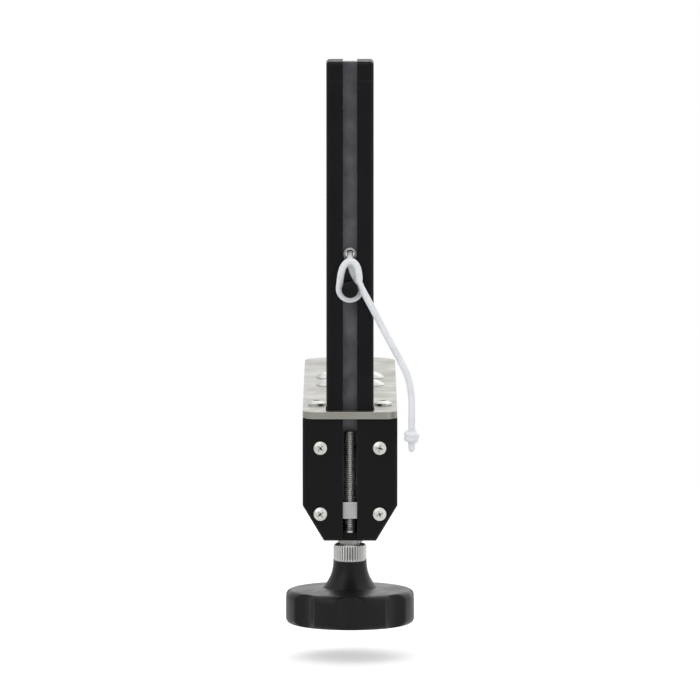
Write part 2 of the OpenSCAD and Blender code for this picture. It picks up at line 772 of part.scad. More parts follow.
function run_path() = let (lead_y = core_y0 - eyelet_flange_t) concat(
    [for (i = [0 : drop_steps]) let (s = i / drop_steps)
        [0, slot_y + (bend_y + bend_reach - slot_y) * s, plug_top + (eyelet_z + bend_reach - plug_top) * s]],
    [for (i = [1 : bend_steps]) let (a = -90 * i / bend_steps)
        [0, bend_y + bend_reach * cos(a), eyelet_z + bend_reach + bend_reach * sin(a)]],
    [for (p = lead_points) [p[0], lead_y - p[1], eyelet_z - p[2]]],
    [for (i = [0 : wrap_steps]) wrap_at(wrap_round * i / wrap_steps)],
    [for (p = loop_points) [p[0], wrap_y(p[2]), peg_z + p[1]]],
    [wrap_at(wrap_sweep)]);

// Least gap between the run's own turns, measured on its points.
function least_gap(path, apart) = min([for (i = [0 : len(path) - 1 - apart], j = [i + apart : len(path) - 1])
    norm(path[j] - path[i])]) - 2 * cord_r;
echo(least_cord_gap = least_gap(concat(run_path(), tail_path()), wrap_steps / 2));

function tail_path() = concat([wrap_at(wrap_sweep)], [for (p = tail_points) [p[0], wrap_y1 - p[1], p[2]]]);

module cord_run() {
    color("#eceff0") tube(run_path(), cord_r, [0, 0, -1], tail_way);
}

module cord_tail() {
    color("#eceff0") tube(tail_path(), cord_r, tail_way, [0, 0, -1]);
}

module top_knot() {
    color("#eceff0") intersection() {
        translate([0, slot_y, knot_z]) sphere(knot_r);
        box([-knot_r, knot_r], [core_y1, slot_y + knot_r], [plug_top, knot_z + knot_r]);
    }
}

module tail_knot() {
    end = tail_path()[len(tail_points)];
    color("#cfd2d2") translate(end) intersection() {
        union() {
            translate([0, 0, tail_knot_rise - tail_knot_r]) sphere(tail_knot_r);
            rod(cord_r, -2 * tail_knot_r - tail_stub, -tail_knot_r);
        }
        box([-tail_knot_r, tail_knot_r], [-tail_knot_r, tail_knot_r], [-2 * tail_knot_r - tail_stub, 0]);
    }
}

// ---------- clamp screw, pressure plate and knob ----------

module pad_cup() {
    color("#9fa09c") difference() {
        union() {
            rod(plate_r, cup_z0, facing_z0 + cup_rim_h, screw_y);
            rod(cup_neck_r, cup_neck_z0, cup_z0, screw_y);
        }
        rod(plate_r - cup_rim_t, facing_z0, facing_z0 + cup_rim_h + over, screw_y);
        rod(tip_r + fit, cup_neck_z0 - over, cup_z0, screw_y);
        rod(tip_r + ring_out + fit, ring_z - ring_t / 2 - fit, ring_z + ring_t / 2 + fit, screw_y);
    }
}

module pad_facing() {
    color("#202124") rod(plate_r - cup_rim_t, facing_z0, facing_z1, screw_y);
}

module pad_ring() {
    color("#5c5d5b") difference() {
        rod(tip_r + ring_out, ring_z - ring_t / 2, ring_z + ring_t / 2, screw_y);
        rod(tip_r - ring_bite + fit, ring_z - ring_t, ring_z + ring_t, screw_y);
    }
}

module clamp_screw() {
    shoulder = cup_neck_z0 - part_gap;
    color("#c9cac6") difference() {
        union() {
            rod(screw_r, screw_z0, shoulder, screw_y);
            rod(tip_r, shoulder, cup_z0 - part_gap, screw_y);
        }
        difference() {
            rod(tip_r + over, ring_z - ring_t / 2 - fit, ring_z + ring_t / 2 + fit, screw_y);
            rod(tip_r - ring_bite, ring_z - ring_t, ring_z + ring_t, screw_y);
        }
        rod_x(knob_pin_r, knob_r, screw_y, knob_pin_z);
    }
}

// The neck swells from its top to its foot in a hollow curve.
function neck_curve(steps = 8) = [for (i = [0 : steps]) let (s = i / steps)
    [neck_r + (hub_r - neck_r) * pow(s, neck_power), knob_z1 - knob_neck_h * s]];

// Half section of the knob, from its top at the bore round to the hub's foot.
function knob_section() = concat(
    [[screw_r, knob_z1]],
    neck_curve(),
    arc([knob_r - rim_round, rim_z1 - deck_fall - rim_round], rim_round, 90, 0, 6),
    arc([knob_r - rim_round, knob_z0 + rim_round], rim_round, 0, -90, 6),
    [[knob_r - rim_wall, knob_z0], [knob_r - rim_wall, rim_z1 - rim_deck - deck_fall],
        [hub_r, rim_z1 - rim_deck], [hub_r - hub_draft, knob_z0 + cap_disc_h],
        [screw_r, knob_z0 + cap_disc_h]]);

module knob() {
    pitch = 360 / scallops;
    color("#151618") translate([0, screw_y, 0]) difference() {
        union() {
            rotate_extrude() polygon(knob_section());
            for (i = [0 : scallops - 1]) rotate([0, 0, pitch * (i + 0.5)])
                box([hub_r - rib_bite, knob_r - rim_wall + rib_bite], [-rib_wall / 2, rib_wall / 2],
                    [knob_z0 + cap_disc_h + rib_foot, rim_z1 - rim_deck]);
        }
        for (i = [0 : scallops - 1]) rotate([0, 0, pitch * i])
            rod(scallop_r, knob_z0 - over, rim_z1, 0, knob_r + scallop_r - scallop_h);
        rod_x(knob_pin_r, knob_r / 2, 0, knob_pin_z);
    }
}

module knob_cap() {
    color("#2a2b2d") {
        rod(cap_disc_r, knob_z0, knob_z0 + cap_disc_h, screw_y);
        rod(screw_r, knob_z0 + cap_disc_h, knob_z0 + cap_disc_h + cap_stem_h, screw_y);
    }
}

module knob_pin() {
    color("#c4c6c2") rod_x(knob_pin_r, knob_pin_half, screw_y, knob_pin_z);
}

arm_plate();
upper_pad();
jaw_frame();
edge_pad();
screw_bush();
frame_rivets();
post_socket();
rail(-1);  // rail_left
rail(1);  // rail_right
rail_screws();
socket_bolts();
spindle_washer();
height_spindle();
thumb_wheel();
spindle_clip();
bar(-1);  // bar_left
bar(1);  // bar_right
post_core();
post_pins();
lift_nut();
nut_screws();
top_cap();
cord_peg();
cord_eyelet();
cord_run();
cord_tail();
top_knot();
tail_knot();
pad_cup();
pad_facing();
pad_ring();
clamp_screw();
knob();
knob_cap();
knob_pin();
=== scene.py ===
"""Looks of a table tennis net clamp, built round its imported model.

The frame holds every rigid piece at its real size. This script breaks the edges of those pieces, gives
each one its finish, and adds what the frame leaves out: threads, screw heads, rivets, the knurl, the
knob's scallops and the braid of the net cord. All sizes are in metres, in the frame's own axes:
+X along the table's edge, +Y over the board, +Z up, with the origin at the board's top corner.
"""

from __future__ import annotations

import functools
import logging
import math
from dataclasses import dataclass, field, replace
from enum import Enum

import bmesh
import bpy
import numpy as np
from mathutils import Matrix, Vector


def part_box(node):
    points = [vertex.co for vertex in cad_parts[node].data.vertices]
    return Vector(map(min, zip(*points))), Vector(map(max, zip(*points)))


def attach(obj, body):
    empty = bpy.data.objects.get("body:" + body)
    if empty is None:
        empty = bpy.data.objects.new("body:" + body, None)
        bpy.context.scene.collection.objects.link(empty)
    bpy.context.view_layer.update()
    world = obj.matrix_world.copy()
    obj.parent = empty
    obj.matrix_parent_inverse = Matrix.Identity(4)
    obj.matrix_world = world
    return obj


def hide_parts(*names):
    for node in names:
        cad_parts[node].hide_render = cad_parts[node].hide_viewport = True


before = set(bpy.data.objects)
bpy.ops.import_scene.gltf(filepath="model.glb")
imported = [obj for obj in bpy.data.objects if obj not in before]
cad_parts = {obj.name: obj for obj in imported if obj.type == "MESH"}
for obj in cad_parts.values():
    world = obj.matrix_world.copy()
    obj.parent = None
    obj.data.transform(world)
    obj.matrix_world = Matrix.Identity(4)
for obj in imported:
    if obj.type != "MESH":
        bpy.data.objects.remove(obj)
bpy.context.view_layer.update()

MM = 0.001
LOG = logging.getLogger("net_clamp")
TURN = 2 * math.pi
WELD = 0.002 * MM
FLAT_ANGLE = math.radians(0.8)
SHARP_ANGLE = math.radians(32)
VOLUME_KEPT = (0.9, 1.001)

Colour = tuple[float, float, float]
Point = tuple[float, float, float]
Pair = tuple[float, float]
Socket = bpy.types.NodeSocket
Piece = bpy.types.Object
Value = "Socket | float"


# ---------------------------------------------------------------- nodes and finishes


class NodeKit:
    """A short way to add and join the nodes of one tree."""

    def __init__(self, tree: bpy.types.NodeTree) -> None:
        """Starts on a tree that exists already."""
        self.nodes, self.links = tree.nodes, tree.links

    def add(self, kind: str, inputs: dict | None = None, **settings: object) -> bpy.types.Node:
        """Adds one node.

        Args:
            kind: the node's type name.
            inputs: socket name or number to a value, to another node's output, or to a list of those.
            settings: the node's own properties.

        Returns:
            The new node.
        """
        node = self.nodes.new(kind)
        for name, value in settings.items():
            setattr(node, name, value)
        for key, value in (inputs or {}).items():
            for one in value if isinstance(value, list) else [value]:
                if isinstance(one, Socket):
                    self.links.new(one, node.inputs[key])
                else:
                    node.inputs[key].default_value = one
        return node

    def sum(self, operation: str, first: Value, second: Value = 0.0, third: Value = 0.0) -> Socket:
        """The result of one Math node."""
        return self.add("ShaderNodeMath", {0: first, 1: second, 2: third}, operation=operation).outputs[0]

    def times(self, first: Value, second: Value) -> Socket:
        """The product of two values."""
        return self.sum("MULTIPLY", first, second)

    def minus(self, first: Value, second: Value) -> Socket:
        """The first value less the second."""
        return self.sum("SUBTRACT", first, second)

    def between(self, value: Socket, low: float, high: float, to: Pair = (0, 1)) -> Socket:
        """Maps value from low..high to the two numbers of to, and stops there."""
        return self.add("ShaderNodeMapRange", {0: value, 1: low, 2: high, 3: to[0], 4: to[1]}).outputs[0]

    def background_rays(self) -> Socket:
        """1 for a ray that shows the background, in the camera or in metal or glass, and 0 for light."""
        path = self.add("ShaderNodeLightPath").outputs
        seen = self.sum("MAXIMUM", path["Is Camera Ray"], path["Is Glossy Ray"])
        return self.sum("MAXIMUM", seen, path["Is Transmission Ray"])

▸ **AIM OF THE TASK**
Please reproduce exactly the lines above, beginning with the first and ending with the line that contains "clamp screw, pressure", and include nothing outside that range.

▸ **WRITTEN ANSWER**
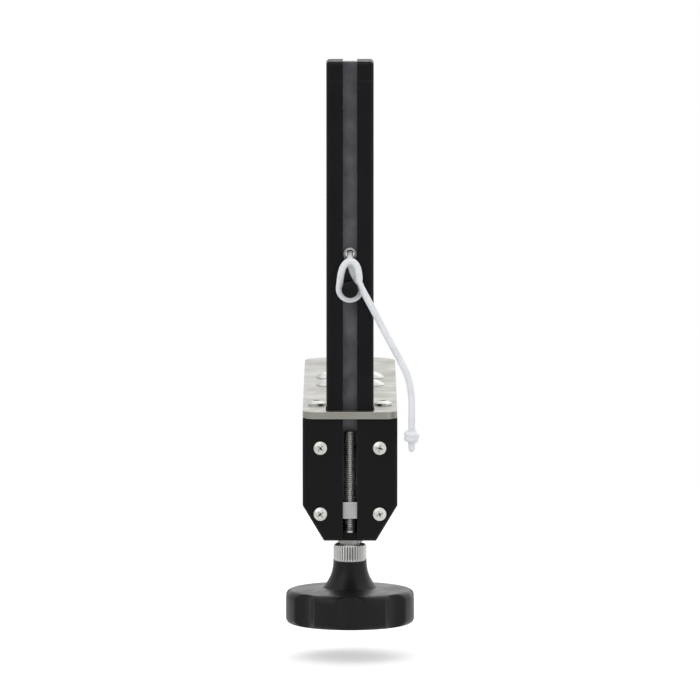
Write part 2 of the OpenSCAD and Blender code for this picture. It picks up at line 772 of part.scad. More parts follow.
function run_path() = let (lead_y = core_y0 - eyelet_flange_t) concat(
    [for (i = [0 : drop_steps]) let (s = i / drop_steps)
        [0, slot_y + (bend_y + bend_reach - slot_y) * s, plug_top + (eyelet_z + bend_reach - plug_top) * s]],
    [for (i = [1 : bend_steps]) let (a = -90 * i / bend_steps)
        [0, bend_y + bend_reach * cos(a), eyelet_z + bend_reach + bend_reach * sin(a)]],
    [for (p = lead_points) [p[0], lead_y - p[1], eyelet_z - p[2]]],
    [for (i = [0 : wrap_steps]) wrap_at(wrap_round * i / wrap_steps)],
    [for (p = loop_points) [p[0], wrap_y(p[2]), peg_z + p[1]]],
    [wrap_at(wrap_sweep)]);

// Least gap between the run's own turns, measured on its points.
function least_gap(path, apart) = min([for (i = [0 : len(path) - 1 - apart], j = [i + apart : len(path) - 1])
    norm(path[j] - path[i])]) - 2 * cord_r;
echo(least_cord_gap = least_gap(concat(run_path(), tail_path()), wrap_steps / 2));

function tail_path() = concat([wrap_at(wrap_sweep)], [for (p = tail_points) [p[0], wrap_y1 - p[1], p[2]]]);

module cord_run() {
    color("#eceff0") tube(run_path(), cord_r, [0, 0, -1], tail_way);
}

module cord_tail() {
    color("#eceff0") tube(tail_path(), cord_r, tail_way, [0, 0, -1]);
}

module top_knot() {
    color("#eceff0") intersection() {
        translate([0, slot_y, knot_z]) sphere(knot_r);
        box([-knot_r, knot_r], [core_y1, slot_y + knot_r], [plug_top, knot_z + knot_r]);
    }
}

module tail_knot() {
    end = tail_path()[len(tail_points)];
    color("#cfd2d2") translate(end) intersection() {
        union() {
            translate([0, 0, tail_knot_rise - tail_knot_r]) sphere(tail_knot_r);
            rod(cord_r, -2 * tail_knot_r - tail_stub, -tail_knot_r);
        }
        box([-tail_knot_r, tail_knot_r], [-tail_knot_r, tail_knot_r], [-2 * tail_knot_r - tail_stub, 0]);
    }
}

// ---------- clamp screw, pressure plate and knob ----------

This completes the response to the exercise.